Wednesday, 15 April 2009

Why doesn't God answer my prayers?

#3: Life’s tough

Please don’t hear this as an uncompassionate explanation. I’d be very slow to use this in response to a complex & difficult pastoral situation, but our expectations have a huge bearing on how we respond to unanswered prayer.

Contrary to the beliefs of my youth group, I wasn’t alive in the 19th Century, but from my limited grasp of history it appears that people used to expect life to be difficult, demanding & problem-filled. Today we presume life is wrapped in cotton-wool, that the silver spoon should always be close at hand, and whilst we would endure some small mishaps along the way, we generally feel hard done by when life doesn’t pan out the way we want.

When tough times come we can feel as if God has robbed us of our deserved happiness. And despite advances in technology & medical treatment we must remember that it’s normal to have problems, get sick, have financial difficulties & wrestle with fractured relationships. Jesus promises His disciples that “You will have trouble” (John 16:33), but nobody sticks that on the car bumper or the banner at the front of church.

God’s goal for your life is not to make you happy. It is to make you holy. Life is tough, but surely that should make us all the more grateful for the abundant daily blessings of our Lord & prevent us from blaming Him for what is simply the reality of existence in a messed up planet.
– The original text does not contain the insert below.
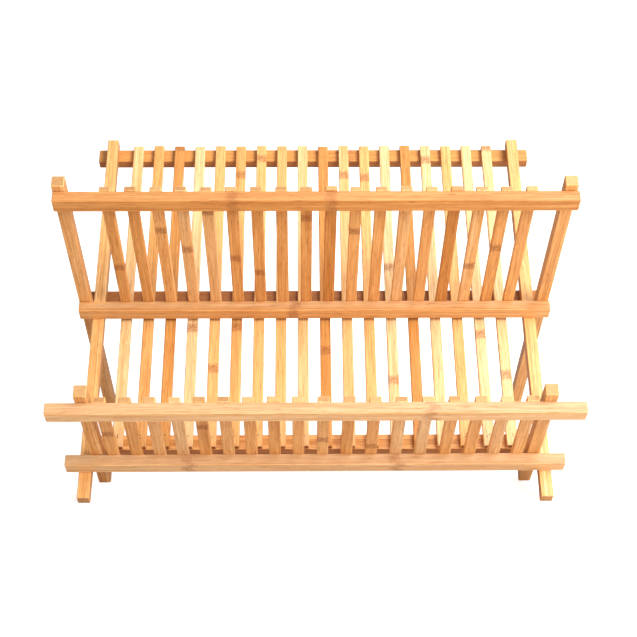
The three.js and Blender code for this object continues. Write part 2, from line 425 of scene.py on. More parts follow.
def place_stick(stick, ladder, slot, node, material):
    """Turns a finished stick from its ladder's own axes into the rack, and hands it to its body."""
    stick.data.materials.append(bpy.data.materials[material])
    stick.data.materials.append(bpy.data.materials["Bamboo end grain"])
    # the third material is the back slats' darker foot end grain, partly the timber's own and partly painted
    # shade
    if any(polygon.material_index == 2 for polygon in stick.data.polygons):
        stick.data.materials.append(bpy.data.materials["Stained end grain"])
    hand_over(stick, ladder, slot, node)


def hand_over(piece, ladder, slot, *nodes):
    """Smooths a piece's rounded edges, sets it in its place in the rack and names its body."""
    only(piece)
    bpy.ops.object.shade_smooth_by_angle(angle=ROUND_BELOW)
    even = piece.modifiers.new("flat faces stay flat", "WEIGHTED_NORMAL")
    even.keep_sharp = True
    bpy.ops.object.modifier_apply(modifier=even.name)
    piece.data.transform(ladder.axes)
    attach(piece, ladder.body)
    if nodes:
        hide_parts(*nodes)


def copy_of(stick, name):
    """A copy of a stick with a mesh of its own."""
    twin = stick.copy()
    twin.data = stick.data.copy()
    twin.name = name
    twin.data.name = name
    bpy.context.collection.objects.link(twin)
    return twin


# Materials


class Nodes:
    """Adds and links shader nodes in one tree."""

    def __init__(self, tree):
        self.tree = tree

    def feed(self, socket, value):
        """Links another node's output to a socket, or sets the socket to a constant."""
        if isinstance(value, bpy.types.NodeSocket):
            self.tree.links.new(value, socket)
        else:
            socket.default_value = value

    def add(self, kind, values=None, **settings):
        node = self.tree.nodes.new(kind)
        for name, value in settings.items():
            setattr(node, name, value)
        for socket, value in (values or {}).items():
            self.feed(node.inputs[socket], value)
        return node

    def math(self, operation, *values, clamp=False):
        node = self.add("ShaderNodeMath", dict(enumerate(values)), operation=operation, use_clamp=clamp)
        return node.outputs[0]

    def plus(self, first, second, clamp=False):
        return self.math("ADD", first, second, clamp=clamp)

    def minus(self, first, second):
        return self.math("SUBTRACT", first, second)

    def times(self, first, second):
        return self.math("MULTIPLY", first, second)

    def centred(self, value):
        """Moves a value between 0 and 1 to between -0.5 and 0.5."""
        return self.minus(value, 0.5)

    def ramp(self, value, low, high, to_low=0.0, to_high=1.0):
        """A smooth step of value from low to high."""
        node = self.add(
            "ShaderNodeMapRange",
            {0: value, 1: low, 2: high, 3: to_low, 4: to_high},
            interpolation_type="SMOOTHSTEP",
        )
        return node.outputs[0]

    def mix(self, factor, first, second, blend="MIX"):
        node = self.add("ShaderNodeMix", data_type="RGBA", blend_type=blend)
        for socket, value in ((0, factor), (6, first), (7, second)):
            self.feed(node.inputs[socket], value)
        return node.outputs[2]

    def attribute(self, name):
        return self.add("ShaderNodeAttribute", attribute_name=name).outputs["Vector"]

    def join(self, x, y, z):
        return self.add("ShaderNodeCombineXYZ", {0: x, 1: y, 2: z}).outputs[0]

    def split(self, vector):
        return self.add("ShaderNodeSeparateXYZ", {0: vector}).outputs

    def stretched(self, vector, scale):
        node = self.add("ShaderNodeVectorMath", {0: vector, 1: scale}, operation="MULTIPLY")
        return node.outputs[0]

    def noise(self, vector, scale, seed=None, detail=2.0, roughness=0.5):
        """Noise with scale cells per metre along each axis, where a seed gives another pattern."""
        values = {
            "Vector": self.stretched(vector, scale), "Scale": 1.0, "Detail": detail, "Roughness": roughness,
        }
        if seed is None:
            return self.add("ShaderNodeTexNoise", values).outputs[0]
        values["W"] = seed
        return self.add("ShaderNodeTexNoise", values, noise_dimensions="4D").outputs[0]

    def dots(self, vector, scale, inner, outer):
        """Spots, scale of them per metre, that fade from inner to outer in shares of their spacing."""
        values = {"Vector": self.stretched(vector, scale), "Scale": 1.0}
        cells = self.add("ShaderNodeTexVoronoi", values)
        return self.ramp(cells.outputs["Distance"], inner, outer, 1.0, 0.0)

    def warm(self, shade, red_power, blue_power):
        """A shade as a colour that turns redder as it darkens."""
        red = self.math("POWER", shade, red_power)
        blue = self.math("POWER", shade, blue_power)
        return self.add("ShaderNodeCombineColor", {0: red, 1: shade, 2: blue}).outputs[0]

    def bump(self, height, strength, depth):
        values = {"Height": height, "Strength": strength, "Distance": depth}
        return self.add("ShaderNodeBump", values).outputs[0]


def new_group(name, inputs, outputs):
    """An empty shader node group with named inputs and outputs."""
    tree = bpy.data.node_groups.new(name, "ShaderNodeTree")
    for label, kind, default in inputs:
        socket = tree.interface.new_socket(label, in_out="INPUT", socket_type=kind)
        socket.default_value = default
    for label, kind in outputs:
        tree.interface.new_socket(label, in_out="OUTPUT", socket_type=kind)
    nodes = Nodes(tree)
    start = nodes.add("NodeGroupInput")
    end = nodes.add("NodeGroupOutput")
    return nodes, start.outputs, end.inputs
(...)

As Christians our ultimate hope is not set in a succession of deliveries from human affliction, but a deepening relationship with the eternal God of this Universe.

Peter was aware of it this, “Do not be surprised at the painful trial you are suffering, as if something strange were happening to you” (1 Peter 4:12). And Paul was braver than I could ever dare to be when he prayed, “to know Christ & the power of His resurrection, and the fellowship of sharing in His sufferings, becoming like Him in death” (Philippians 3:10).

Pete Greig summarises this better than I ever could, “Perhaps we should accept what older people and poorer people and many of those with disabilities already know: Things are probably going to be very difficult today & just as hard tomorrow. Maybe by adjusting our expectations we can reduce the sense of disappointment, isolation & unfairness riding on the back of unanswered prayer... when such times come, we should feel a little less outrage & a lot more hope because Jesus, who went through similar struggles, predicted that we would have them & promised to be with us in the midst of them.”